The requirement for the file field to include 'filename' is baked into the django rest framework FileField type (https://github.com/encode/django-rest-framework/blob/master/rest_framework/fields.py#L1561-L1574). Changing it likely requires a new custom FileField subclass, plus the logic to extract the filename from the tar file. Not sure that is worth the effort at the moment.

OR The namespace, name, and version to be used from the metadata and the filename ignored.

I would say that "The namespace, name, and version to be used from the metadata and the filename ignored" would be a useful feature to add.

ironfroggy commented 4 years ago

@alikins If there are questions or problems with a bug raised, can we make sure there's a discussion on both sides before closing? On a related note, sorry for overlooking a response sooner.

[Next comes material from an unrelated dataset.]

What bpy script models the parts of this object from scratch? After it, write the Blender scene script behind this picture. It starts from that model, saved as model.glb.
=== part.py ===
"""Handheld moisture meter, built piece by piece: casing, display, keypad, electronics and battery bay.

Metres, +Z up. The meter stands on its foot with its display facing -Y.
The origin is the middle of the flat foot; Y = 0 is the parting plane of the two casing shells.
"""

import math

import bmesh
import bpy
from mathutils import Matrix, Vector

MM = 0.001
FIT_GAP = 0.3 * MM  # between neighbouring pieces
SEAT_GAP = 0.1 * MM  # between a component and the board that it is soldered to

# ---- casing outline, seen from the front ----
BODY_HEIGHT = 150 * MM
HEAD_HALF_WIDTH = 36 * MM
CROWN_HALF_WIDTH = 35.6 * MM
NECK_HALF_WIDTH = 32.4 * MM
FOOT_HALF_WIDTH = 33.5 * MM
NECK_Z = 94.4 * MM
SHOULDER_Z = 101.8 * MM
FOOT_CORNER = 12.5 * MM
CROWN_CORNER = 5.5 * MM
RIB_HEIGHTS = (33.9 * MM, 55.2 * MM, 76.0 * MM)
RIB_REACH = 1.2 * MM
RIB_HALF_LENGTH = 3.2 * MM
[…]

I don't disagree that this issue is minor enough and the correction costly enough that it does not warrant our resources, given the DRF internal nature of the error handling involved. However, simply documenting the required parameter metadata (the filename in the Content-Disposition) would ensure that the issue is documented somewhere be it in an error message or in the API documentation.

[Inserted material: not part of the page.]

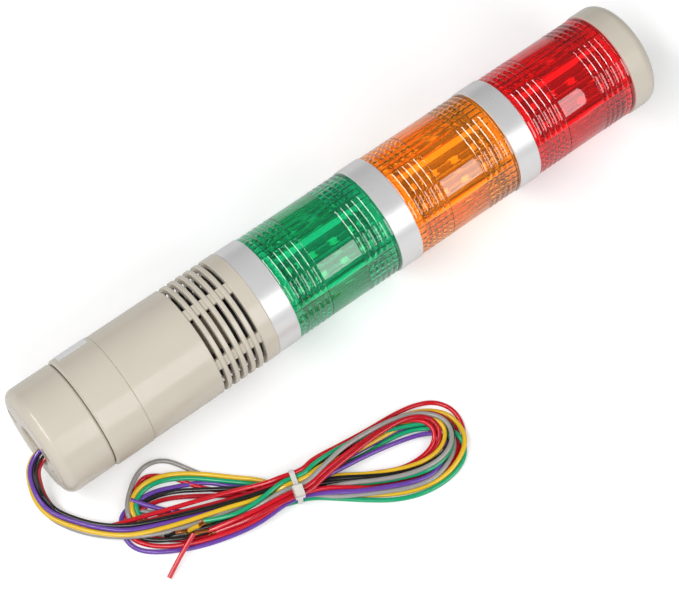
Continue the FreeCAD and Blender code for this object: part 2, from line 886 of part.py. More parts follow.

Can we update the API spec just to clarify that one point? I would consider that a valid solution.

alikins commented 4 years ago

@ironfroggy Wondering if the bug as described was with a test based on modified ansible-galaxy requests? ie, I'm wondering if the multipart form encoding bug (https://github.com/ansible/galaxy-dev/issues/246) could be related.

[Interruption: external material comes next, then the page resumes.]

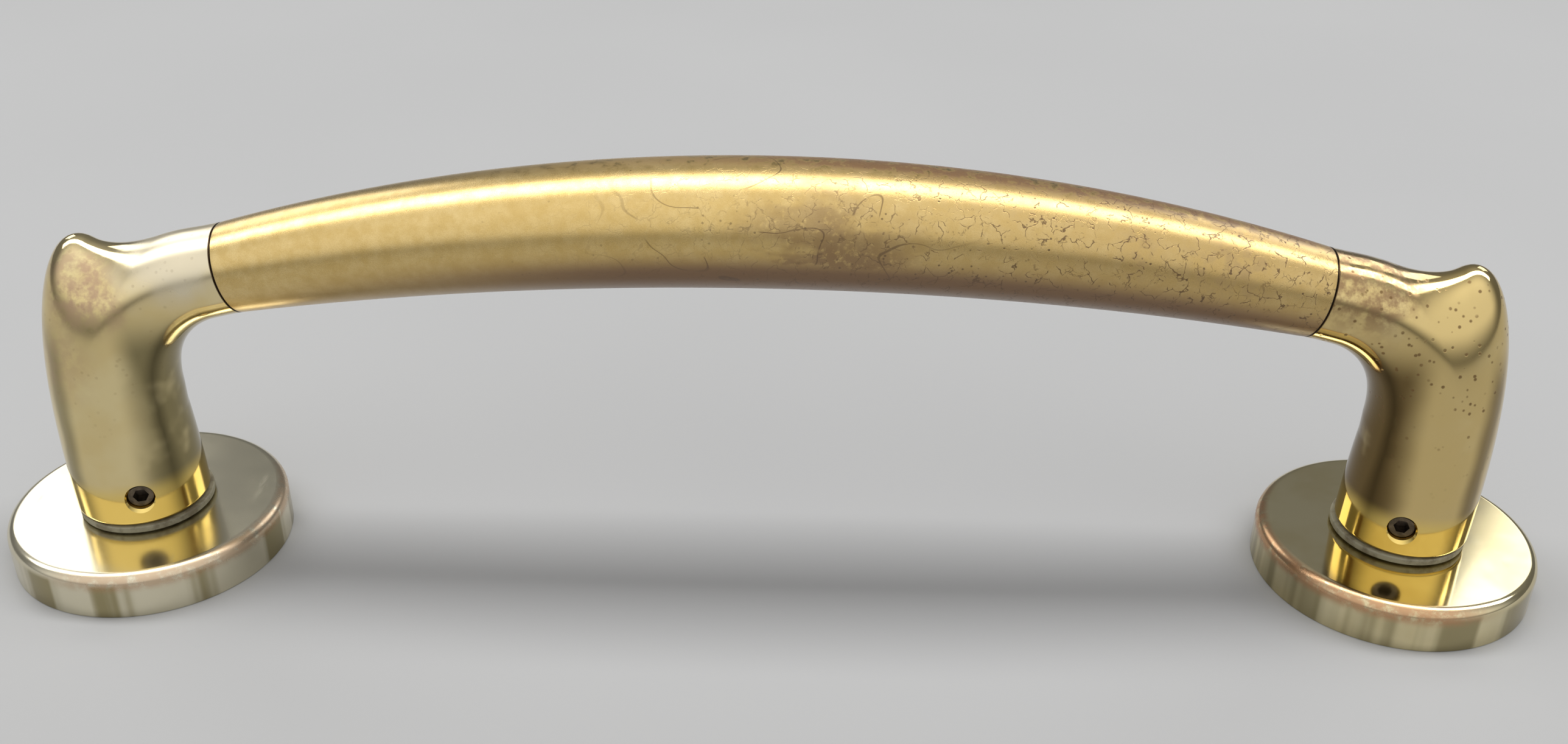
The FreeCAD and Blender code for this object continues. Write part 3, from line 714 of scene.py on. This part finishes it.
def rose_brass():
    """Polished brass of a rose cap: rubbed to a coppery tone along its inner shoulder, paler and
    rougher on the left, with darker bands round its wall."""
    f = Finish("rose_brass", Metallic=1.0)
    x, y, z = f.split()
    across = f.maths("SUBTRACT", f.maths("ABSOLUTE", x), POST_X * MM)
    reach = f.maths("SQRT", f.maths("MULTIPLY_ADD", across, across, f.maths("MULTIPLY", y, y)))
    haze = f.noise(60, 3, 0.6)
    mottle = f.noise(480, 4, 0.62)
    worn_side = f.rise(x, 0.01, -0.01)
    on_shoulder = f.product(f.rise(reach, 0.0236, 0.0250), f.rise(z, 0.0052, 0.0072))
    inwards = f.maths("MULTIPLY_ADD", y, -0.55, f.maths("MULTIPLY", across, -0.8))
    inner = f.rise(inwards, -0.004, 0.020)
    copper = f.product(on_shoulder, f.rise(inner, 0.1, 0.9), f.rise(mottle, 0.25, 0.55, 0.85),
                       f.maths("MULTIPLY_ADD", worn_side, -0.4, 1.0))
    wipe = f.noise(1100, 5, 0.7)
    scuffs = f.product(f.rise(f.noise(240, 5, 0.7, f.stretch((1.0, 0.25, 1.0))), 0.56, 0.66),
                       f.rise(f.noise(90, 1), 0.5, 0.6))

    # bands round the wall, from noise on the direction out of the rose's axis
    compass = f.node("ShaderNodeCombineXYZ", {"X": f.maths("DIVIDE", across, reach),
                                              "Y": f.maths("DIVIDE", y, reach),
                                              "Z": f.maths("SIGN", x)}).outputs["Vector"]
    bands = f.rise(f.noise(3.2, 3, 0.5, compass), 0.46, 0.58)
    wall = f.product(f.rise(z, 0.0078, 0.0066), bands)

    colour = f.blend(f.rise(haze, 0.35, 0.65), (0.74, 0.66, 0.42), (0.66, 0.57, 0.33))
    colour = f.blend(f.product(worn_side, 0.7), colour, (0.76, 0.72, 0.58))
    colour = f.blend(wall, colour, (0.36, 0.31, 0.17))
    colour = f.blend(copper, colour, (0.52, 0.285, 0.15))
    roughness = f.maths("MULTIPLY_ADD", f.rise(haze, 0.3, 0.7), 0.06, 0.07)
    roughness = f.maths("MULTIPLY_ADD", worn_side, 0.09, roughness)
    roughness = f.maths("ADD", f.most(f.product(copper, 0.22), f.product(scuffs, 0.06)), roughness)
    return f.finish(colour, roughness, (wipe, 0.08, 0.004), (f.noise(140, 2), 0.2, 0.010))


def metal(name, low, high, rough, scale=900, turning=False):
    """Plain machined or plated metal: two tones of mottle, and turning marks if asked for."""
    f = Finish(name, Metallic=1.0)
    mottle = f.noise(scale, 4, 0.6)
    if turning:
        marks = f.noise(scale * 4, 2, 0.5, f.stretch((0.15, 0.15, 1.0)))
    else:
        marks = f.noise(scale * 5, 2)
    colour = f.blend(f.rise(mottle, 0.3, 0.7), low, high)
    roughness = f.maths("MULTIPLY_ADD", mottle, 0.16, rough)
    return f.finish(colour, roughness, (marks, 0.25, 0.02), (mottle, 0.15, 0.02))


def collar_nylon():
    """Pale grey-green moulded nylon, grimy in patches."""
    f = Finish("collar_nylon", Specular_IOR_Level=0.3)
    grime = f.noise(300, 4, 0.65)
    colour = f.blend(f.rise(grime, 0.42, 0.68), (0.25, 0.235, 0.17), (0.14, 0.12, 0.08))
    roughness = f.maths("MULTIPLY_ADD", grime, 0.2, 0.42)
    return f.finish(colour, roughness, (f.noise(2500, 3), 0.2, 0.02))


def pale_floor():
    """Matt pale studio floor with a faint paper tooth."""
    f = Finish("pale_floor", Specular_IOR_Level=0.25)
    tooth = f.noise(900, 3, 0.6)
    shade = f.noise(6, 2)
    colour = f.blend(f.rise(shade, 0.3, 0.7), (0.34, 0.34, 0.34), (0.35, 0.35, 0.35))
    roughness = f.maths("MULTIPLY_ADD", tooth, 0.1, 0.75)
    return f.finish(colour, roughness, (tooth, 0.1, 0.1))


def paint(piece, material):
    """Give a piece this one material."""
    piece.data.materials.clear()
    piece.data.materials.append(material)


# ---------------------------------------------------------------- pieces

def build_pieces():
    """The shown grip, posts, rose caps and collars, which stand for their plainer CAD nodes."""
    grip = make_grip()
    paint(grip, satin_brass())
    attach(grip, "handle")
    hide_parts("grip_tube")
    post_finish = polished_brass()
    cap_finish = rose_brass()
    collar_finish = collar_nylon()
    cap_outline = [
        (CAP_HOLE, CAP_CEILING, 0.15), (CAP_HOLE, ROSE_HEIGHT, 0.2),
        (ROSE_RADIUS, ROSE_HEIGHT, ROSE_SHOULDER), (ROSE_RADIUS, 0, 0.3),
        (CAP_ROOM, 0, 0.2), (CAP_ROOM, GROOVE_LOW, 0), (GROOVE_RADIUS, GROOVE_LOW, 0),
        (GROOVE_RADIUS, GROOVE_HIGH, 0), (CAP_ROOM, GROOVE_HIGH, 0), (CAP_ROOM, CAP_CEILING, 1.0),
    ]
    collar_outline = [
        (COLLAR_BORE, SLEEVE_END, 0.1), (SLEEVE_RADIUS, SLEEVE_END, 0.1),
        (SLEEVE_RADIUS, COLLAR_LOW, 0.1), (COLLAR_RADIUS, COLLAR_LOW, 0.3),
        (COLLAR_RADIUS, FOOT_Z, 0.3), (COLLAR_BORE, FOOT_Z, 0.1),
    ]
    for side, sign in (("left", -1), ("right", 1)):
        post = make_post(f"post_{side}_polished", sign)
        paint(post, post_finish)
        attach(post, "handle")
        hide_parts(f"post_{side}")
        cap = lathe(f"rose_{side}_polished", sign * POST_X, cap_outline, segments=288, steps=14)
        paint(cap, cap_finish)
        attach(cap, f"rose_cap_{side}")
        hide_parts(f"rose_cap_{side}")
        collar = lathe(f"collar_{side}_moulded", sign * POST_X, collar_outline)
        paint(collar, collar_finish)
        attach(collar, "handle")
        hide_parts(f"collar_bush_{side}")


def paint_fittings():
    """Finishes of the CAD nodes that are shown as they are."""
    finishes = {
        "set_screw": metal("blackened_screw", (0.075, 0.062, 0.05), (0.16, 0.13, 0.10), 0.3),
        "spigot": metal("plated_spigot", (0.42, 0.41, 0.38), (0.55, 0.54, 0.50), 0.25, turning=True),
        "joining_stud": metal("plated_stud", (0.40, 0.39, 0.37), (0.52, 0.51, 0.48), 0.28, turning=True),
        "grip_end_plug": metal("turned_plug", (0.62, 0.45, 0.18), (0.74, 0.56, 0.26), 0.25, turning=True),
        "rose_base": metal("zinc_base", (0.36, 0.36, 0.36), (0.50, 0.50, 0.49), 0.38, scale=500),
        "cap_snap_ring": metal("spring_wire", (0.30, 0.29, 0.28), (0.42, 0.41, 0.39), 0.25),
        "spigot_clip": metal("spring_clip", (0.24, 0.23, 0.22), (0.36, 0.35, 0.33), 0.3),
    }
    for name, node in frame["nodes"].items():
        for kind, material in finishes.items():
            if name.startswith(kind):
                for slot in node.material_slots:
                    slot.material = material
                if not node.material_slots:
                    node.data.materials.append(material)


# ---------------------------------------------------------------- studio

def make_floor(half=30.0, level=0.05 * MM):
    """Wide floor, a hair above z = 0 so that the undersides of the roses don't lie in it."""
    mesh = bpy.data.meshes.new("studio_floor")
    corners = [(-half, -half, level), (half, -half, level), (half, half, level), (-half, half, level)]
    mesh.from_pydata(corners, [], [(0, 1, 2, 3)])
    floor = place_object("studio_floor", mesh)
    paint(floor, pale_floor())


def area_light(name, place, size, power, aim=(0, 0, 0.04)):
    """White rectangular light at a place in metres, turned to its aim."""
    light = bpy.data.lights.new(name, "AREA")
    light.shape = "RECTANGLE"
    light.size, light.size_y = size
    light.energy = power
    holder = place_object(name, light)
    holder.location = place
    holder.rotation_mode = "QUATERNION"
    holder.rotation_quaternion = (Vector(aim) - Vector(place)).to_track_quat("-Z", "Y")


def light_studio():
    """Soft room: dim near the horizon, paler overhead, in front and underneath, with three lights."""
    world = bpy.data.worlds.new("studio")
    bpy.context.scene.world = world
    world.use_nodes = True
    tree = world.node_tree
    nodes, links = tree.nodes, tree.links
    coordinates = nodes.new("ShaderNodeTexCoord")
    parts = nodes.new("ShaderNodeSeparateXYZ")
    links.new(coordinates.outputs["Generated"], parts.inputs["Vector"])
    depth, rise = parts.outputs["Y"], parts.outputs["Z"]

    # grey by height; the ramp is made with stops at its two ends
    greys = {0.0: 0.17, 0.20: 0.17, 0.45: 0.20, 0.62: 0.24, 1.0: 0.50}
    ramp = nodes.new("ShaderNodeValToRGB")
    stops = ramp.color_ramp.elements
    for place in list(greys)[1:-1]:
        stops.new(place)
    for stop, grey in zip(stops, greys.values()):
        stop.color = (grey, grey, grey, 1.0)
    links.new(rise, ramp.inputs["Fac"])

    # front glow times raised share, plus the glow from below
    front = smooth_step(tree, depth, 0.1, -0.55, 0.8)
    raised = smooth_step(tree, rise, -0.04, 0.26, 1.0)
    below = smooth_step(tree, rise, -0.02, -0.3, 0.6)
    lift = nodes.new("ShaderNodeMath")
    lift.operation = "MULTIPLY_ADD"
    for socket, source in zip(lift.inputs, (front, raised, below)):
        links.new(source, socket)
    glow = nodes.new("ShaderNodeMath")
    glow.operation = "ADD"
    links.new(lift.outputs["Value"], glow.inputs[0])
    links.new(ramp.outputs["Color"], glow.inputs[1])
    links.new(glow.outputs["Value"], nodes["Background"].inputs["Color"])

    area_light("overhead_soft", (0.0, 0.22, 1.45), (4.6, 0.5), 42)
    area_light("left_window", (-1.32, 1.38, 1.2), (0.8, 0.9), 5)
    area_light("right_window", (1.32, 1.38, 1.2), (0.8, 0.9), 5)


def place_camera():
    """Camera that looks down on the handle from the front, a little rolled."""
    yaw_cos, yaw_sin = math.cos(CAMERA_YAW), math.sin(CAMERA_YAW)
    level, down = math.cos(CAMERA_PITCH), math.sin(CAMERA_PITCH)
    ahead = Vector((-yaw_sin * level, yaw_cos * level, -down))
    right = Vector((yaw_cos, yaw_sin, 0))
    up = right.cross(ahead)
    rolled = right * math.cos(CAMERA_ROLL) + up * math.sin(CAMERA_ROLL)
    upright = rolled.cross(ahead)
    camera = place_object("camera", bpy.data.cameras.new("camera"))
    camera.data.sensor_width = CAMERA_SENSOR
    camera.data.lens = CAMERA_LENS
    camera.data.clip_start = CAMERA_NEAR
    turned = Matrix((rolled, upright, -ahead)).transposed().to_4x4()
    camera.matrix_world = Matrix.Translation(CAMERA_PLACE) @ turned
    bpy.context.scene.camera = camera


bpy.context.scene.view_settings.view_transform = "Standard"
place_camera()
make_floor()
light_studio()
build_pieces()
paint_fittings()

When testing out how different tools intrepret the multipart form POST from ansible-galaxy publish, I noticed some tools end up with a valid 'files' attribute. Or with the content of the file squashed into the value of the 'sha256' field.

That said, I think Django/drf/galaxy always get the file info right for POSTs from ansible-galaxy, so probably unrelated but wanted to verify

chouseknecht commented 4 years ago

Assuming that since this is labeled wontfix that we either can't or don't need to fix.